Maggie actually lives in the Tower of London, as her father is a Yeoman Warder. She meets Freddie’s mates, fellow Grenadier Guards. The guys overserve Maggie and persuade her to go on five dates through a popular dating app (though not with them). Most of the dates are pretty awful. Occasionally Maggie has a hangover after these dates and runs through the Tower grounds on her way to work, with her unruly red hair, clumsiness, and tendency to blush captured on security cameras, to her chagrin. I intensely disliked Maggie’s ex and her coworkers but really like her dad and the other Yeoman Warders and the Grenadier Guards.
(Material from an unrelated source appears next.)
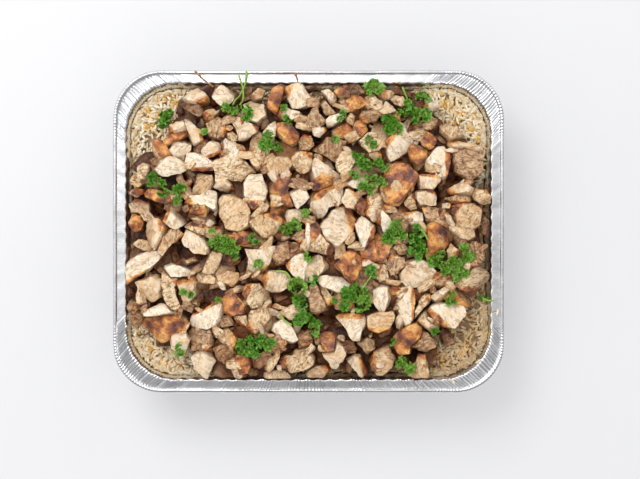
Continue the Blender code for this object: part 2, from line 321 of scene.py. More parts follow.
def makeHerbMaterial():
    material, tree, shader = newMaterial("curlyHerb")
    edge = rangeNode(tree, attributeNode(tree, "skin"), 0.1, 1.0)
    colour = mixColour(tree, edge, (0.010, 0.075, 0.004), (0.15, 0.43, 0.025))
    lift = maths(tree, "MULTIPLY_ADD", attributeNode(tree, "tone"), 0.4, 0.4)
    colour = mixColour(tree, lift, colour, (0.32, 0.52, 0.075))
    veins, height = placeGroup(tree, grainGroup, attributeNode(tree, "grainMm", "Vector"), 1.4, 0.75, 1.1)
    grey = addNode(tree, "CombineColor", {}, {0: veins, 1: veins, 2: veins})
    plugAll(tree, shader, {
        "Base Color": mixColour(tree, 1.0, colour, grey, "MULTIPLY"),
        "Roughness": 0.42, "Normal": bumpNode(tree, height, 0.5, 0.0004),
        "Subsurface Weight": 0.15, "Subsurface Radius": (0.3, 1.0, 0.2), "Subsurface Scale": 0.001,
    })
    return material


def makeFoilMaterial():
    material, tree, shader = newMaterial("pressedFoil")
    place = addNode(tree, "TexCoord", {}, {}, "Object")
    tint = placeGroup(tree, grainGroup, place, 0.012, 0.0, 1.0)["Grain"]
    brushed = placeGroup(tree, grainGroup, scaledVector(tree, place, (1.0, 26.0, 1.0)), 0.03, 0.0, 1.0)["Height"]
    dimples = placeGroup(tree, grainGroup, place, 0.0045, 0.0, 1.0)["Height"]
    plugAll(tree, shader, {
        "Base Color": mixColour(tree, tint, (0.80, 0.80, 0.82), (0.90, 0.90, 0.91)),
        "Roughness": placeGroup(tree, grainGroup, place, 0.020, 0.17, 0.32)["Grain"], "Metallic": 1.0,
        "Normal": bumpNode(tree, maths(tree, "ADD", times(tree, brushed, 0.25), dimples), 0.35, 0.0006),
    })
    return material


meatMaterials = {name: makeMeatMaterial(name, look) for name, look in meatLooks.items()}
riceMaterial = makeRiceMaterial("cookedRice", (0.98, 0.88, 0.68), (0.78, 0.53, 0.25), 0.34)
toastMaterial = makeRiceMaterial("toastedBits", (0.90, 0.56, 0.14), (0.46, 0.18, 0.04), 0.34)
# the core seen between the grains is a darker copy of the rice colour: painted shade
riceCoreMaterial = makeRiceMaterial("riceInShade", (0.58, 0.40, 0.22), (0.34, 0.20, 0.09), 0.50)
herbMaterial = makeHerbMaterial()
foilMaterial = makeFoilMaterial()
print("materials made")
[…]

Fun fact: the author has red hair and lives in the Tower of London. Readalikes include Tourist Attraction by Sarah Morgenthaler and Red White and Royal Blue by Casey McQuiston.

Brenda

The Mountain in the Sea

The Mountain in the Sea by Ray Nayler

This near-future science fiction novel is about first contact, and artificial intelligence. Evrim is the first true android, and is exiled to Con Do, a remote Vietnamese island, whose population had been relocated earlier. Dr. Ha Nguyen is a marine biologist who’s arrived on Con Dao to study a colony of long-lived octopuses. Shapesinger is an octopus, who may be a tool user, and might even write symbols. The octopuses are not entirely benign, and can defend themselves.

Corporations seem to have a lot of control in this future Earth. Artificial intelligence of all types and sizes can pilot a fishing vessel as well as deliver poison darts. There are auto monks who help sea turtles on the beach, and artificial online friends. Eiko and Son are forced labor on one of the fishing vessels, and Son tells stories about creatures from the sea. In real life, octopuses show intelligence but have fairly short, mostly solitary lives. It’s fascinating to read about what might be different if they develop a culture.

This book was not at all a quick read, and rather dark in parts, but I was fascinated by the various characters, and gradually drawn into an immersive, compelling story.

Kim Stanley Robinson also writes cli-fi, or climate fiction, but isn’t as character-focused. There are a number of recent novels featuring octopuses, but I’d suggest the non-fiction The Soul of an Octopus by Sy Montgomery.

Brenda

The Road to Roswell

The Road to Roswell by Connie Willis

This is an engaging, witty romantic comedy with UFOs and an alien nicknamed Indy. Francie is on her way from the Albuquerque airport to Roswell, New Mexico, where her friend Serena is planning a wedding. This is Serena’s fourth fiancé, and Francie has talked her out of the other weddings. The wedding is delayed by a possible UFO sighting. Francie, in an unfortunate glow-in-the dark bridesmaid dress, has a close encounter with Indy, and is forced to drive an SUB out of town and into the desert. Fortunately for her, Indy collects other passengers, beginning with charming con man Wade. The others include a UFO chaser, elderly Eula Mae, who likes to gamble, and a retiree with a luxury RV. While Indy is looking for something, or perhaps someone, the group ends up in, of course, Las Vegas, then in the middle of a spectacular thunderstorm.

Francie, Wade and the others have the unexpected journey of a lifetime, full of heart and humor in this funny and heartwarming story. I’m so happy to read a new novel from the award-winning author of time-travel and screwball comedy novels such as The Winds of Marble Arch, Crosstalk, and The Doomsday Book. This is perfect for fans of Men in Black who want less violence and more humor and witty dialogue. Indy will win many hearts; I won’t attempt any description so as not to spoil the fun for readers. This will be published on June 27.